Jason is a keen amateur botanist and the president of the Canterbury Botanical Society, both of which also lure him to wetlands in his free time too.
Vijesh is a charted professional civil engineer with 32 years of experience in NZ local government infrastructure management and is currently a Principal at GHD. He works at a strategic level with local and regional government exploring and developing integrated planning solutions to manage the effects of stormwater run-off on people, property and the receiving environment.
He has recently completed a 3 year period on the Board of Water New Zealand. He has played a key role in winning national and international awards including the International Water Association project innovation award 2012 for managing road stormwater contaminants, IPENZ Arthur Mead award for the environment and sustainability 2011 and the New Zealand Engineering Excellence award for Environmental Practice 2012.
Dr Beverley Clarkson
Bev is a wetland plant ecologist at Manaaki Whenua – Landcare Research, Hamilton. She leads a government-funded research project on functioning and restoration of New Zealand wetlands.
Her expertise is in the functioning and restoration of peatlands, wetland monitoring, and wetland delineation. Bev has been a member of the Waikato Conservation Board and is currently a member of the International Mire Conservation Group, International Society of Wetland Scientists, as well as the National Wetland Trust.
Philippa is a Team Leader in the Environmental Science Department at Greater Wellington Regional Council. She has over 25 years of experience in terrestrial ecology and is currently initiating a wetland-monitoring programme for the Wellington region.
Philippa has been involved in numerous wetland restoration projects and scientific investigations through her work for the regional council. She has a particular interest in Wairarapa Moana (Lake Wairarapa and wetlands, a proposed Ramsar site), working alongside Iwi, the Department of Conservation and other partners and stakeholders.
Melanie is an Auckland-based consultant ecologist who provides wetland management advice to private landowners, community groups and local government.
Between 2000 and 2006 Melanie was Greater Wellington Regional Council’s wetland advocate and helped organise the first National Wetland Restoration Symposium in Wellington in 2004. Melanie is very interested in facilitating a relationship between wetland managers (including local authorities, community groups and private landowners) and the nation’s wetland scientists.
Suzie is a MSc graduate from Bangor University in Wales, UK. Her thesis was a holistic, detailed look at the effects of run-of-river hydro-electric power schemes on the downstream river physical characteristics and eco-hydrology.
She is from Manchester and travelled to New Zealand looking for adventure and the chance to use and hone her skills in aquatic ecology. Following a volunteer stint at Otari Botanic Gardens in Wellington, Suzie took up an intern position at the National Wetland Trust. In this role she furthered its Rotopiko restoration works, and deepened the Trust’s relationships with local schools,. This lead to science fair projects based around research needs the Trust has had around pest management.

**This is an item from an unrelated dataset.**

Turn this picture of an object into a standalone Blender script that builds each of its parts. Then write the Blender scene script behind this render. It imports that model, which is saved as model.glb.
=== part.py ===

Suzie has also been instrumental in bringing aboard and training new volunteers.
Suzie went on to secure a full-time position working for NIWA in Hamilton, where she is involved in lake surveys and wetland ecology roles.
David is Principal in a Land Surveying and Land Development Consultancy in Pukekohe. He holds a diploma in Town Planning and is a member of both the Survey and Planning Institutes.

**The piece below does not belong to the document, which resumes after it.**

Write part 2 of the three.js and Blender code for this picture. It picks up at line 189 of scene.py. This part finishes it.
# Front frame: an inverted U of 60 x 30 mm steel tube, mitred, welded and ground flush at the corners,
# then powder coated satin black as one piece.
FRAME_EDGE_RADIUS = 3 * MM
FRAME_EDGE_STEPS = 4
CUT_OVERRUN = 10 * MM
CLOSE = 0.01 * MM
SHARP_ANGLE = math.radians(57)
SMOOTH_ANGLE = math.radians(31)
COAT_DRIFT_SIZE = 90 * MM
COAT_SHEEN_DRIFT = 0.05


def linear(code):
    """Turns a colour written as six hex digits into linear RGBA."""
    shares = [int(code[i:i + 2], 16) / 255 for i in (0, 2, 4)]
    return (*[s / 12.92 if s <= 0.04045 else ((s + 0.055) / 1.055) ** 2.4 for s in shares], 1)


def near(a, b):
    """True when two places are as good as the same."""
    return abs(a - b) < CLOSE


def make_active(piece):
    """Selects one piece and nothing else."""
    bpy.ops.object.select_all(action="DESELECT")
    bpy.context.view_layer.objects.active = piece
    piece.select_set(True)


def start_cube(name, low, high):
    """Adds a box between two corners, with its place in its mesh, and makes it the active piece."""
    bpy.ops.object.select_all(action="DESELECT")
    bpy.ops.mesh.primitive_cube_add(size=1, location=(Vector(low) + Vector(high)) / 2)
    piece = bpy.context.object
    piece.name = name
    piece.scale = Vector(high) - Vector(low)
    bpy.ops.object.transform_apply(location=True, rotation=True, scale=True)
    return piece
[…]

He has been actively involved in conservation organisations for a number of years with his main passion and hobby being ornithology. This is reflected in his involvement in the NWT, New Zealand Fish and Game Council, Auckland Waikato Council, Auckland/Waikato Fish and Game Council, Miranda Naturalist Trust since 1975, Ornithological Society South Auckland Region, Waikato Conservation Board, and the New Zealand Game Bird Habitat Trust. David co founded the NWT in 1999 with Gordon Stephenson.

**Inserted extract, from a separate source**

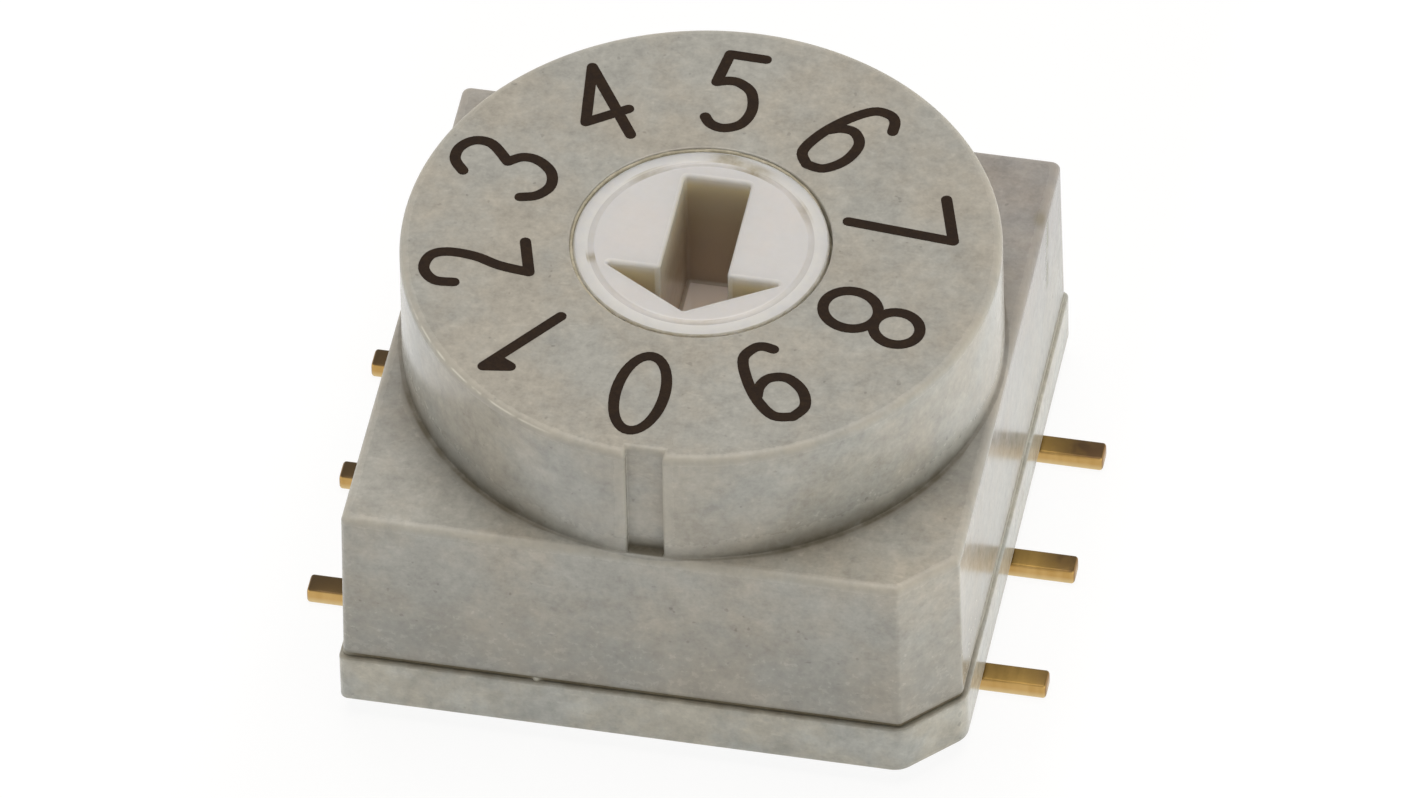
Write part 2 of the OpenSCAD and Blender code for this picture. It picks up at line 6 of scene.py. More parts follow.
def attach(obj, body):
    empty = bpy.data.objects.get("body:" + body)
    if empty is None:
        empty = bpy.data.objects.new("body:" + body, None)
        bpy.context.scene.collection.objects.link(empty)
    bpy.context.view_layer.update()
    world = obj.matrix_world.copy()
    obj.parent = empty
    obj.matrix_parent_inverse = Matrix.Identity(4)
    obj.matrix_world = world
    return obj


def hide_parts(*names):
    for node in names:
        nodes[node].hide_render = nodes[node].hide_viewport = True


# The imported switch: ten positions, about 12 by 10 by 6.6 mm over its terminals. Lengths below are in
# millimetres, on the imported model's axes, and become metres where a mesh, lamp or camera is made.
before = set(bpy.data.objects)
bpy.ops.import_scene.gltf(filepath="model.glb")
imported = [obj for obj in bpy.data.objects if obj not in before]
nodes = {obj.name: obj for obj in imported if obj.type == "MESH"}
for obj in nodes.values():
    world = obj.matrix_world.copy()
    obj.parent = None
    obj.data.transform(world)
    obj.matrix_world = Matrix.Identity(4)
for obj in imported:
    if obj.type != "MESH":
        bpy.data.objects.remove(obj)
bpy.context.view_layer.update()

# Camera: a long lens about 32 cm off, above the dial's 0 and a little to its right, its top leaning
# right by a degree or so.
camera = bpy.data.objects.new("camera", bpy.data.cameras.new("camera"))
bpy.context.collection.objects.link(camera)
camera.data.sensor_width = 36
camera.data.lens = 503.6
camera.data.clip_start = 0.01
camera.data.clip_end = 10
camera.location = Vector((45.808, -214.162, 232.413)) * 0.001
camera.rotation_mode = "QUATERNION"
camera_lean = Quaternion((0, 0, 1), np.radians(-1.4056))
camera.rotation_quaternion = Vector((-0.14418, 0.6753, -0.72332)).to_track_quat("-Z", "Y") @ camera_lean
bpy.context.scene.camera = camera
bpy.context.scene.view_settings.view_transform = "Standard"


# Light: the switch stands on a lit table that is brighter at either side of it, under a broad cloth
# panel, with weak panels all round. The side walls come out lightest, and the dial's foot stays dark.
def put(tree, kind, inputs=None, **settings):
    """Adds a node. Each of its inputs is given a value, or the output that is linked to it."""
    made = tree.nodes.new("ShaderNode" + kind)
    for name, value in settings.items():
        setattr(made, name, value)
    for name, value in (inputs or {}).items():
        if isinstance(value, bpy.types.NodeSocket):
            tree.links.new(value, made.inputs[name])
        else:
            made.inputs[name].default_value = value
    return made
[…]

Mike has a strong background in practical conservation work, with over twenty years of service at the Department of Conservation and recently as a Senior Catchment officer at the Waikato Regional Council. He has worked in the Waikato Region since 2006 where his work has mostly been related to wetland and coastal areas, covering pest fish, weeds, pest animals, fauna and flora protection and enrichment, compliance, advocacy and more. His work became increasingly involved with iwi, community, business and other agencies to achieve the best outcomes possible with what we have. One of Mike’s first Waikato jobs was cutting and pasting the willows that once concealed Rotopiko (site of the National Wetland Centre).
Mike is currently the Operations Manager of Ngāti Hauā Mahi Trust who nominated him to the NWT board in the belief that he will bring a fresh governance perspective due to his environmental skills and experience from working within an Iwi community-based Trust.
Keith Thompson is a wetland ecologist, with a particular interest in peat systems specialising in wetland management and restoration. He has researched wetlands on five continents and taught ecology, environmental science and botany at universities in the UK, Africa and, for 28 years, at University of Waikato.
He has collaborated with, and carried out studies for, various regional and national government bodies, farmers and community groups and is currently a private consultant. He was Supervisor of the Hamilton Junior Naturalist Club for 15 years and is now a trustee of the Te Kauri Waikuku Trust.
Judy van Rossem
Judy is a long-time employee of the Waikato Regional Council working in many areas including as an Environmental Scientist, establishing and managing the council’s Environmental Education Programme and leading the Resource Use Group. In her current role as Project Manager Biodiversity & Funding, Judy manages WRC’s Natural Heritage Partnership Programme. With an extensive background in environmental education/science, Judy’s particular interest is in securing collaborative partnerships to grow and sustain community restoration efforts in improving NZ’s biodiversity. Outside of Council, Judy is Deputy Chair of the Waikato Catchment Ecological Enhancement Trust and is a past National Executive Member of the Royal Forest & Bird Protection Society and NZ Association for Environmental Education. She has served on central government advisory panels for environmental education and biodiversity funding, and is a past recipient of the Dame Catherine Tizard Award for Women in Local Government.
Cheri van Schravendijk-Goodman
Cheri worked for Waikato-Tainui providing environmental and freshwater (mostly wetland and plant ecology) advice for nearly seven years before starting Swampfrog Environmental and Trees Consultants with her husband, Dan. Cheri’s study for a Bachelor of Environmental Management reconnected her with the issues being faced by tangata whenua and their natural resources, and the impacts of colonisation on their roles as environmental managers and decision-makers.
Cheri’s recent work includes freshwater allocation; wetland ecological science and its interface with our mātauranga; and our relationship with our native owl – the ruru – and the impacts of freshwater-related restoration decisions on its cultural and environmental resilience. Cheri is the co-editor with Yvonne Taura and Beverley Clarkson of Te Reo o Te Repo / The Voice of the Wetland. Connections, understandings and learnings for the restoration of our wetlands – a handbook which focuses on creating a forum to tell our stories about wetlands and our valued species within them.